The affidavit of Mr Dizarevic deposed to the fact that advice had been taken as to the prospects of success on the proposed appeal from senior counsel and that the applicant had been informed of that advice. He also deposed that on Monday, 15 February 2016, he had received a telephone call from the applicant’s mother who had told him that the applicant had been required to travel overseas immediately for urgent medical treatment. The affidavit then deposed to steps taken to seek consent to an adjournment and also steps taken to contact the applicant himself. Mr Dizarevic deposes that despite numerous attempts by himself and other employees of the firm, contact with either the applicant or the applicant’s brother, who was also involved in the relevant events, had not eventuated. The applicant’s solicitors have no further instructions.
The application for an adjournment is opposed by counsel appearing on behalf of the respondent. It is submitted that it is clear from the affidavit which has been sworn that the applicant is aware of the proceeding and that he has had advice from senior counsel about his prospects. It is submitted that the affidavit relied upon is an unsatisfactory basis upon which to order what is now a second adjournment.
In my view, this application for an adjournment must be refused. It is the second time that an application has been made on medical grounds. This Court has no proper affidavit material before it in relation to the applicant’s medical condition. Given the earlier adjournment, in my view it is inappropriate for the matter to be adjourned on the basis of the affidavit which has now been filed.

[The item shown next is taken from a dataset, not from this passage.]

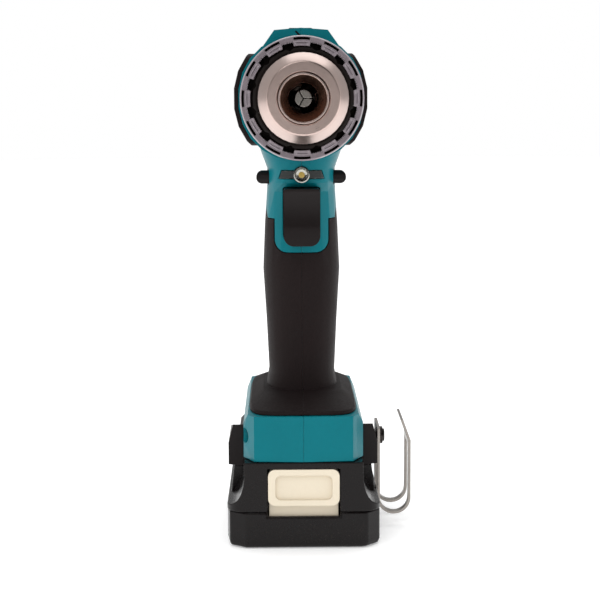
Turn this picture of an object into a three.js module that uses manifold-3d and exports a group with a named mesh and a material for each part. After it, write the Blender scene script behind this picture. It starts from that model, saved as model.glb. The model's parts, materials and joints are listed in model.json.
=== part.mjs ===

After the Court indicated that the application for an adjournment would not be granted, Mr Wang said that he was not in a position to appear on the application itself.
Senior counsel for the respondent suggested that perhaps the Court should treat the application as still on foot based upon the written case which had been filed approximately a year ago.
In my view that is not an appropriate course. The applicant has not appeared on the application other than for the purpose of seeking an adjournment. The adjournment will be refused. Whether the applicant wishes the application to proceed, and, if he does, what submissions would be made is unknown. It cannot be assumed that the written case would be adopted.
In all the circumstances, it seems to me that the appropriate course is to dismiss the application without an adjudication on the merits. The applicant could,
theoretically at least, bring a further application for leave to appeal out of time. It would of course be necessary in that context for him to provide a detailed explanation of his medical condition and of the events which have led to this hearing today.
The application for an adjournment should be refused and the application for leave to appeal should be dismissed.
FERGUSON JA:
I agree.
(Discussion as to costs)
WHELAN JA:
On the application itself, the order is that the application is dismissed, with costs, including reserved costs.